WASHINGTON — The U.S. Commodity Futures Trading Commission (C.F.T.C.) on Aug. 15 said it obtained a $16 million penalty and injunction pursuant to a federal court’s entry of a consent order against defendants Kraft Foods Group, Inc. and Mondelez Global L.L.C. The order, entered on Aug. 14 by Judge John Robert Blakey of the U.S. District Court for the Northern District of Illinois, resolves the C.F.T.C.’s complaint alleging, among other things, manipulation of the wheat market in 2011.
“The C.F.T.C. and defendants have reached a resolution and are settling this action in accordance with the terms arising from the Court’s settlement conference on March 22, 2019,” the consent order said. “Defendant Mondelez Global shall pay a civil monetary penalty (C.M.P.) in the amount of $16 million within 90 days of the date of entry of the consent order. Defendants are jointly and severally liable for the C.M.P. obligation.”
The $16 million penalty is approximately three times defendants’ alleged gain. The order also enjoins Kraft and Mondelez from engaging in future violations of the manipulation, wash trade, and position limit provisions of the Commodity Exchange Act and C.F.T.C. regulations charged in the complaint.
“America is the breadbasket of the world; wheat markets are its heart,” said Heath P. Tarbert, chairman of the C.F.T.C. “Market manipulation inflicts real pain on farmers by denying them the fair value of their hard work and crops. It also hurts American families by raising the costs of putting food on the table. Instances of market manipulation are precisely the kinds of cases the C.F.T.C. was founded to pursue.”
In response, a Mondelez spokesman, in an emailed statement, said, “We can’t comment on the settlement per se, but we strongly disagree with the C.F.T.C.’s statements, which blatantly violate and misrepresent the terms and spirit of the consent order, and will be seeking immediate relief from the court.”
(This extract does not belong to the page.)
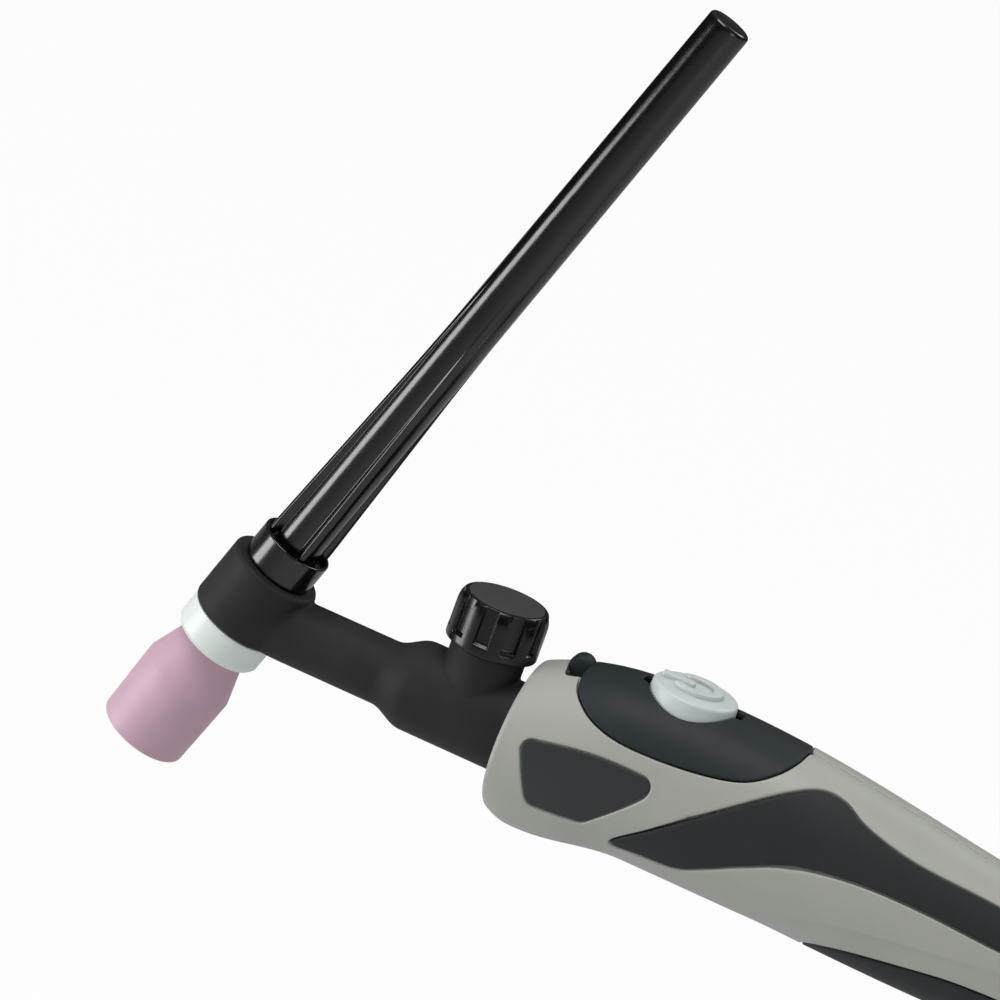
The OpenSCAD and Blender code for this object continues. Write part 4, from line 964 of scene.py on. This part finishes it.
TIP_EDGE, BORE_END = 0.8, 150
shape = rounded([(CAP_BORE_R, CAP_START), (4.9, CAP_START), (4.9, CAP_LOW),
                 (COLLAR_R, CAP_LOW, 0.35), (COLLAR_R, COLLAR_TOP, 0.35),
                 (RECESS_R, COLLAR_TOP, 0.2), (RECESS_R, BODY_LOW), (ROOT_R + 0.02, BODY_LOW)],
                4, closed=False)
shape += [(ROOT_R + (TIP_R - ROOT_R) * t, BODY_LOW + 0.03 + (CAP_TOP - 0.83 - BODY_LOW) * t)
          for t in np.linspace(0, 1, 90)]
shape += [(TIP_R - TIP_EDGE + TIP_EDGE * math.cos(a), CAP_TOP - TIP_EDGE + TIP_EDGE * math.sin(a))
          for a in np.radians(range(15, 91, 15))]
shape += [(3.0, CAP_TOP - 0.08), (2.2, CAP_TOP - 0.18), (1.1, CAP_TOP - 0.27), (0, CAP_TOP - 0.3),
          (0, BORE_END), (CAP_BORE_R, BORE_END)]
spread = np.radians(np.concatenate([np.arange(-16, 16.1, 0.8), np.arange(20, 71, 3.6)]))
around = np.sort(np.concatenate([f + spread for f in RIBS]) % (2 * math.pi))
piece("back_cap_moulding", *turned(shape, change=cap_radius, angles=around), CAP, "back_cap",
      "back_cap", at=HEAD, replaces=["back_cap"])

# ---- Gasket, cup and electrode -------------------------------------------------------
GASKET_TOP, GASKET_BOTTOM, CUP_TOP, CUP_MOUTH = -2.75, -9.3, -4.7, -34.7
CUP_THREAD_R, CUP_NECK_R, CUP_BORE_R = 4.95, 6.8, 6.35
shape = rounded([(CUP_THREAD_R, GASKET_TOP), (9.5, GASKET_TOP, 0.2),
                 (9.45, GASKET_BOTTOM + 0.9, 0.2), (8.8, GASKET_BOTTOM, 0.2),
                 (7.0, GASKET_BOTTOM, 0.15), (7.0, CUP_TOP + 0.1), (CUP_THREAD_R, CUP_TOP + 0.1)])
piece("cup_gasket_ring", *turned(split(shape, 0.7), 120), GASKET, "cup_lift", "gasket", at=HEAD,
      replaces=["cup_gasket"])
shape = rounded([(CUP_THREAD_R, CUP_TOP), (CUP_NECK_R, CUP_TOP, 0.3),
                 (CUP_NECK_R, GASKET_BOTTOM, 0.6), (9.7, -18.8, 2.6), (9.4, CUP_MOUTH, 0.5),
                 (CUP_BORE_R, CUP_MOUTH, 0.55), (CUP_BORE_R, -16.2), (CUP_THREAD_R, -13.2)], 6)
piece("gas_cup_ceramic", *turned(split(shape, 0.9), 120), CUP, "gas_cup", "cup", at=HEAD,
      replaces=["gas_cup"])
ELECTRODE_R, POINT, CONE_TOP, ELECTRODE_TOP = 1.2, -36.7, -31.7, 138.3
shape = [(0, POINT), (0.15, POINT + 0.05), (ELECTRODE_R, CONE_TOP), (ELECTRODE_R, ELECTRODE_TOP),
         (0, ELECTRODE_TOP)]
piece("tungsten_electrode", *turned(split(shape, 4), 32), TUNGSTEN, "electrode", "tungsten",
      at=HEAD, replaces=["electrode"])

# ---- Camera, lights and floor --------------------------------------------------------
scene = bpy.context.scene
AZ, EL, ROLL = (math.radians(v) for v in (13.201, 15.896, 19.847))
CAMERA_AT, LENS = (-0.018905, -0.633903, 0.22733), 126
toward = Vector((math.cos(EL) * math.sin(AZ), -math.cos(EL) * math.cos(AZ), math.sin(EL)))
right = (-toward).cross(Vector((0, 0, 1))).normalized()
up = right.cross(-toward)
right_rolled = math.cos(ROLL) * right + math.sin(ROLL) * up
up_rolled = -math.sin(ROLL) * right + math.cos(ROLL) * up
camera = bpy.data.objects.new("camera", bpy.data.cameras.new("camera"))
scene.collection.objects.link(camera)
camera.data.lens, camera.data.sensor_width, camera.data.sensor_fit = LENS, 36, "HORIZONTAL"
camera.data.clip_start, camera.data.clip_end = 0.01, 30
turn = Matrix((right_rolled, up_rolled, toward)).transposed()
camera.matrix_world = Matrix.Translation(CAMERA_AT) @ turn.to_4x4()
scene.camera = camera


def lamp(name, place, aim, size, power):
    """A white area lamp at a place in metres, turned towards aim."""
    data = bpy.data.lights.new(name, "AREA")
    data.shape, data.size, data.size_y = "RECTANGLE", size[0], size[1]
    data.energy = power
    obj = bpy.data.objects.new(name, data)
    scene.collection.objects.link(obj)
    obj.location = place
    obj.rotation_mode = "QUATERNION"
    obj.rotation_quaternion = (Vector(aim) - Vector(place)).to_track_quat("-Z", "Y")


MIDDLE = (-0.16, 0, 0.03)
lamp("left", (-0.80, -0.28, -0.03), (-0.17, 0, 0.03), (0.28, 0.42), 2.75)
lamp("top", (-0.3, -0.3, 1.0), MIDDLE, (0.6, 0.6), 6.0)
lamp("fill", (0.7, -0.72, 0.12), MIDDLE, (0.4, 0.5), 1.6)
lamp("rim", (0.25, 0.75, 0.75), MIDDLE, (0.6, 0.3), 2.0)

world = bpy.data.worlds.new("studio")
scene.world = world
world.use_nodes = True
tree = world.node_tree
nodes, links = tree.nodes, tree.links
background = nodes["Background"]
background.inputs["Color"].default_value = (1, 1, 1, 1)
path = nodes.new("ShaderNodeLightPath")
# The camera sees white, matte surfaces get the ambient light, and reflections see a room that
# is dark at eye level and paler above
AMBIENT = 0.5
direction = nodes.new("ShaderNodeSeparateXYZ")
links.new(nodes.new("ShaderNodeTexCoord").outputs["Generated"], direction.inputs[0])
room = nodes.new("ShaderNodeMapRange")
room.interpolation_type = "SMOOTHSTEP"
for socket, value in (("From Min", 0.05), ("From Max", 0.95), ("To Min", 0.02), ("To Max", 0.22)):
    room.inputs[socket].default_value = value
links.new(direction.outputs["Z"], room.inputs["Value"])
seen = math_node(tree, "MAXIMUM", path.outputs["Is Camera Ray"],
                 path.outputs["Is Transmission Ray"])
darker = math_node(tree, "SUBTRACT", room.outputs[0], AMBIENT)
mirrored = math_node(tree, "MULTIPLY", path.outputs["Is Glossy Ray"], darker)
strength = math_node(tree, "MAXIMUM", seen, math_node(tree, "ADD", mirrored, AMBIENT))
links.new(strength, background.inputs["Strength"])

# The floor: light grey to the lamps, and nearly white to the camera
FLOOR_HALF, FLOOR_Z, WHITE_SHARE = 6.0, -0.3, 0.965
floor_mesh = bpy.data.meshes.new("floor")
corners = [(FLOOR_HALF * x, FLOOR_HALF * y, FLOOR_Z)
           for x, y in ((-1, -1), (1, -1), (1, 1), (-1, 1))]
floor_mesh.from_pydata(corners, [], [(0, 1, 2, 3)])
floor = bpy.data.objects.new("floor", floor_mesh)
scene.collection.objects.link(floor)
pale = bpy.data.materials.new("floor_pale")
pale.use_nodes = True
nodes, links = pale.node_tree.nodes, pale.node_tree.links
principled = nodes["Principled BSDF"]
principled.inputs["Base Color"].default_value = (0.6, 0.6, 0.6, 1)
principled.inputs["Roughness"].default_value = 0.9
glow = nodes.new("ShaderNodeEmission")
glow.inputs["Strength"].default_value = 1.0
path = nodes.new("ShaderNodeLightPath")
share = math_node(pale.node_tree, "MULTIPLY", path.outputs["Is Camera Ray"], WHITE_SHARE)
mix = nodes.new("ShaderNodeMixShader")
links.new(share, mix.inputs[0])
links.new(principled.outputs[0], mix.inputs[1])
links.new(glow.outputs[0], mix.inputs[2])
links.new(mix.outputs[0], nodes["Material Output"].inputs["Surface"])
floor_mesh.materials.append(pale)

scene.view_settings.view_transform = "Standard"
Kraft had a similar response in an emailed statement, saying, “We strongly disagree with the C.F.T.C.’s statements, which blatantly violate and misrepresent the terms and spirit of the consent order, and will be seeking immediate relief from the court.”
The order stated that neither party was to make a public statement about the case except to refer to terms of the settlement agreement or public documents.
The C.F.T.C., in an Aug. 15 statement, acknowledged that the consent order limited what the C.F.T.C. could say about the litigation but “it does not restrict individual commissioners from speaking in their personal capacities.”
The C.F.T.C. filed a complaint for injunctive relief, civil monetary penalties and other equitable relief against Kraft and Mondelez on April 1, 2015.
The C.F.T.C. complaint alleged that in response to high cash wheat prices in late summer 2011, Kraft and Mondelez developed, approved and executed a manipulative strategy to purchase and stand for delivery on more than 3,000 December 2011 futures contracts (worth about $90 million) of soft red winter wheat to send the market a false signal that the defendants had demand for — and would use — futures wheat to source the defendants’ wheat supply requirements in their Toledo, Ohio, mill. The complaint alleged that, in fact, Kraft and Mondelez had no intention of sourcing wheat from the futures market, and the $90 million of wheat futures at issue far exceeded their actual sourcing needs.
The C.F.T.C. alleged that Kraft’s and Mondelez’s true goal was to narrow the price spread between the December 2011 and deferred-month wheat futures contracts, thereby causing the market to sell cash wheat to Kraft and Mondelez at lower prices, while earning a profit on their speculative futures positions. The complaint further alleged that Kraft’s and Mondelez’s actions caused an artificial price that ultimately earned them more than $5 million in profits.
The defendants filed their answer on Jan. 15, 2016, “and have denied that they (1) used or attempted to use a manipulative or deceptive device in connection with the December 2011 wheat futures contract … as alleged by the C.F.T.C.; (2) manipulated or attempted the price of the December 2011 wheat futures contract and of cash wheat as alleged by the C.F.T.C.; (3) unlawfully held December 2011 wheat futures positions in excess of speculative position limits as alleged by the C.F.T.C.; and (4) engaged in wash sales or fictitious sales by trading both sides of E.F.P. contracts as alleged by the C.F.T.C.”
Since fiscal year 2017, the C.F.T.C.’s Division of Enforcement’s prosecution of manipulation-related cases has increased by more than 40% relative to the total number of such cases brought during the preceding six fiscal years.